==== DATA SHOWN

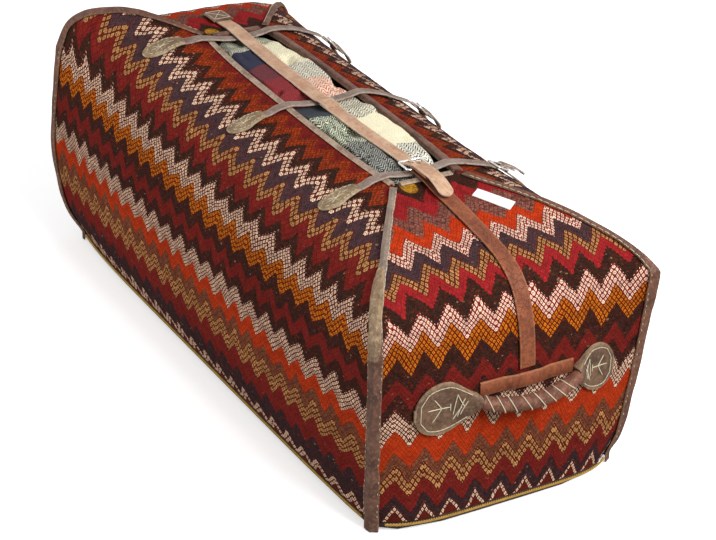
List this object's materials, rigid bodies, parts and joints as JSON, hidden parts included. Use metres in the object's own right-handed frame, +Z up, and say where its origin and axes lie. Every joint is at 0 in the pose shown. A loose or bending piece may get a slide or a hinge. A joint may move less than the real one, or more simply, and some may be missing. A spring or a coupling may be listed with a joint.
{
  "type": "kilim_bag",
  "caption": "Long kilim bedding bag with zigzag bands, leather-bound seams, buckled straps over an open mouth and a laced handle at each end",
  "frame": {"origin": "on the floor under the middle of the bag", "axes": "+X along the length towards the near handle, +Y to the back, +Z up"},
  "size_m": [1.2733, 0.5036, 0.4814],
  "materials": {
    "woven_wool": "coarse woven wool in zigzag bands of rust, crimson, cream, tan, orange and dark brown",
    "gold_cord": "twisted gold-coloured cord",
    "binding_leather": "worn grey-brown leather, stitched, matt",
    "tray_leather": "dark worn leather, matt",
    "bedding_cloth": "plain cotton bedding",
    "cream_blanket": "woven blanket, cream with patterned ends",
    "dark_blanket": "woven blanket, dark with patterned bands",
    "pale_strap_leather": "pale worn strap leather",
    "red_strap_leather": "red-brown strap leather, slightly shiny",
    "grey_strap_leather": "grey worn strap leather, matt",
    "patch_leather": "soft brown leather, matt, stitched",
    "grip_leather": "brown leather, rolled and laced",
    "nickel": "bright nickel plate, a little scratched",
    "tag_cloth": "white cotton tag"
  },
  "bodies": {
    "bag": {"back_panel": "woven_wool", "base_cord_back": "gold_cord", "base_cord_front": "gold_cord", "base_cord_left": "gold_cord", "base_cord_right": "gold_cord", "base_tray": "tray_leather", "bedding_filling": "bedding_cloth", "blanket_cream": "cream_blanket", "blanket_dark": "dark_blanket", "cloth_tag": "tag_cloth", "corner_binding_back_left": "binding_leather", "corner_binding_back_right": "binding_leather", "corner_binding_front_left": "binding_leather", "corner_binding_front_right": "binding_leather", "cross_far_buckle_frame": "nickel", "cross_far_chape": "grey_strap_leather", "cross_middle_buckle_frame": "nickel", "cross_middle_chape": "grey_strap_leather", "cross_near_buckle_frame": "nickel", "cross_near_chape": "grey_strap_leather", "cross_strap_far": "grey_strap_leather", "cross_strap_middle": "grey_strap_leather", "cross_strap_near": "grey_strap_leather", "front_panel": "woven_wool", "leaf_tab_far": "patch_leather", "leaf_tab_middle": "patch_leather", "leaf_tab_near": "patch_leather", "left_end_panel": "woven_wool", "left_handle_base": "red_strap_leather", "left_leaf_patch_back": "patch_leather", "left_leaf_patch_front": "patch_leather", "long_buckle_frame": "nickel", "long_strap_lower": "red_strap_leather", "long_strap_tab": "patch_leather", "long_strap_tongue": "pale_strap_leather", "long_strap_upper": "pale_strap_leather", "right_end_panel": "woven_wool", "right_handle_base": "red_strap_leather", "right_leaf_patch_back": "patch_leather", "right_leaf_patch_front": "patch_leather", "rim_binding_back": "binding_leather", "rim_binding_front": "binding_leather", "rim_binding_left": "binding_leather", "rim_binding_right": "binding_leather"},
    "right_grip": {"right_handle_grip": "grip_leather"},
    "left_grip": {"left_handle_grip": "grip_leather"},
    "long_prong": {"long_buckle_prong": "nickel"},
    "far_prong": {"cross_far_buckle_prong": "nickel"},
    "middle_prong": {"cross_middle_buckle_prong": "nickel"},
    "near_prong": {"cross_near_buckle_prong": "nickel"}
  },
  "joints": [
    {"name": "right_handle_swing", "type": "hinge", "parent": "bag", "child": "right_grip", "pos_m": [0.61218, 0.017, 0.21198], "axis": [0, -1, 0], "range_deg": [0, 85]},
    {"name": "left_handle_swing", "type": "hinge", "parent": "bag", "child": "left_grip", "pos_m": [-0.61205, -0.017, 0.22002], "axis": [0, 1, 0], "range_deg": [0, 85]},
    {"name": "long_prong_turn", "type": "hinge", "parent": "bag", "child": "long_prong", "pos_m": [0.303, 0, 0.44761], "axis": [0, 1, 0], "range_deg": [0, 15]},
    {"name": "far_prong_turn", "type": "hinge", "parent": "bag", "child": "far_prong", "pos_m": [-0.33904, 0.2092, 0.38806], "axis": [-0.9982, 0.0575, -0.0184], "range_deg": [0, 15]},
    {"name": "middle_prong_turn", "type": "hinge", "parent": "bag", "child": "middle_prong", "pos_m": [-0.0173, 0.2057, 0.3804], "axis": [-0.9993, 0.0246, -0.0274], "range_deg": [0, 15]},
    {"name": "near_prong_turn", "type": "hinge", "parent": "bag", "child": "near_prong", "pos_m": [0.29384, 0.16243, 0.41211], "axis": [-0.9947, -0.0997, 0.0256], "range_deg": [0, 15]}
  ]
}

========

Reproduce the listing in full. Keep it exactly as written.

FINAL RESULT:
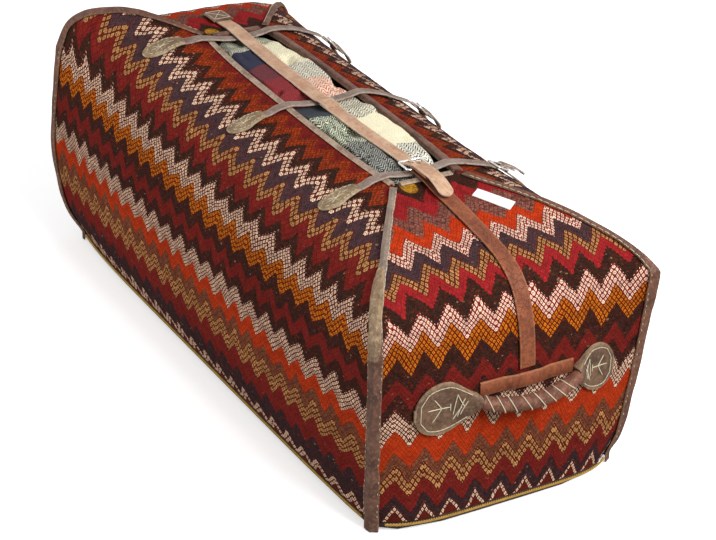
List this object's materials, rigid bodies, parts and joints as JSON, hidden parts included. Use metres in the object's own right-handed frame, +Z up, and say where its origin and axes lie. Every joint is at 0 in the pose shown. A loose or bending piece may get a slide or a hinge. A joint may move less than the real one, or more simply, and some may be missing. A spring or a coupling may be listed with a joint.
{
  "type": "kilim_bag",
  "caption": "Long kilim bedding bag with zigzag bands, leather-bound seams, buckled straps over an open mouth and a laced handle at each end",
  "frame": {"origin": "on the floor under the middle of the bag", "axes": "+X along the length towards the near handle, +Y to the back, +Z up"},
  "size_m": [1.2733, 0.5036, 0.4814],
  "materials": {
    "woven_wool": "coarse woven wool in zigzag bands of rust, crimson, cream, tan, orange and dark brown",
    "gold_cord": "twisted gold-coloured cord",
    "binding_leather": "worn grey-brown leather, stitched, matt",
    "tray_leather": "dark worn leather, matt",
    "bedding_cloth": "plain cotton bedding",
    "cream_blanket": "woven blanket, cream with patterned ends",
    "dark_blanket": "woven blanket, dark with patterned bands",
    "pale_strap_leather": "pale worn strap leather",
    "red_strap_leather": "red-brown strap leather, slightly shiny",
    "grey_strap_leather": "grey worn strap leather, matt",
    "patch_leather": "soft brown leather, matt, stitched",
    "grip_leather": "brown leather, rolled and laced",
    "nickel": "bright nickel plate, a little scratched",
    "tag_cloth": "white cotton tag"
  },
  "bodies": {
    "bag": {"back_panel": "woven_wool", "base_cord_back": "gold_cord", "base_cord_front": "gold_cord", "base_cord_left": "gold_cord", "base_cord_right": "gold_cord", "base_tray": "tray_leather", "bedding_filling": "bedding_cloth", "blanket_cream": "cream_blanket", "blanket_dark": "dark_blanket", "cloth_tag": "tag_cloth", "corner_binding_back_left": "binding_leather", "corner_binding_back_right": "binding_leather", "corner_binding_front_left": "binding_leather", "corner_binding_front_right": "binding_leather", "cross_far_buckle_frame": "nickel", "cross_far_chape": "grey_strap_leather", "cross_middle_buckle_frame": "nickel", "cross_middle_chape": "grey_strap_leather", "cross_near_buckle_frame": "nickel", "cross_near_chape": "grey_strap_leather", "cross_strap_far": "grey_strap_leather", "cross_strap_middle": "grey_strap_leather", "cross_strap_near": "grey_strap_leather", "front_panel": "woven_wool", "leaf_tab_far": "patch_leather", "leaf_tab_middle": "patch_leather", "leaf_tab_near": "patch_leather", "left_end_panel": "woven_wool", "left_handle_base": "red_strap_leather", "left_leaf_patch_back": "patch_leather", "left_leaf_patch_front": "patch_leather", "long_buckle_frame": "nickel", "long_strap_lower": "red_strap_leather", "long_strap_tab": "patch_leather", "long_strap_tongue": "pale_strap_leather", "long_strap_upper": "pale_strap_leather", "right_end_panel": "woven_wool", "right_handle_base": "red_strap_leather", "right_leaf_patch_back": "patch_leather", "right_leaf_patch_front": "patch_leather", "rim_binding_back": "binding_leather", "rim_binding_front": "binding_leather", "rim_binding_left": "binding_leather", "rim_binding_right": "binding_leather"},
    "right_grip": {"right_handle_grip": "grip_leather"},
    "left_grip": {"left_handle_grip": "grip_leather"},
    "long_prong": {"long_buckle_prong": "nickel"},
    "far_prong": {"cross_far_buckle_prong": "nickel"},
    "middle_prong": {"cross_middle_buckle_prong": "nickel"},
    "near_prong": {"cross_near_buckle_prong": "nickel"}
  },
  "joints": [
    {"name": "right_handle_swing", "type": "hinge", "parent": "bag", "child": "right_grip", "pos_m": [0.61218, 0.017, 0.21198], "axis": [0, -1, 0], "range_deg": [0, 85]},
    {"name": "left_handle_swing", "type": "hinge", "parent": "bag", "child": "left_grip", "pos_m": [-0.61205, -0.017, 0.22002], "axis": [0, 1, 0], "range_deg": [0, 85]},
    {"name": "long_prong_turn", "type": "hinge", "parent": "bag", "child": "long_prong", "pos_m": [0.303, 0, 0.44761], "axis": [0, 1, 0], "range_deg": [0, 15]},
    {"name": "far_prong_turn", "type": "hinge", "parent": "bag", "child": "far_prong", "pos_m": [-0.33904, 0.2092, 0.38806], "axis": [-0.9982, 0.0575, -0.0184], "range_deg": [0, 15]},
    {"name": "middle_prong_turn", "type": "hinge", "parent": "bag", "child": "middle_prong", "pos_m": [-0.0173, 0.2057, 0.3804], "axis": [-0.9993, 0.0246, -0.0274], "range_deg": [0, 15]},
    {"name": "near_prong_turn", "type": "hinge", "parent": "bag", "child": "near_prong", "pos_m": [0.29384, 0.16243, 0.41211], "axis": [-0.9947, -0.0997, 0.0256], "range_deg": [0, 15]}
  ]
}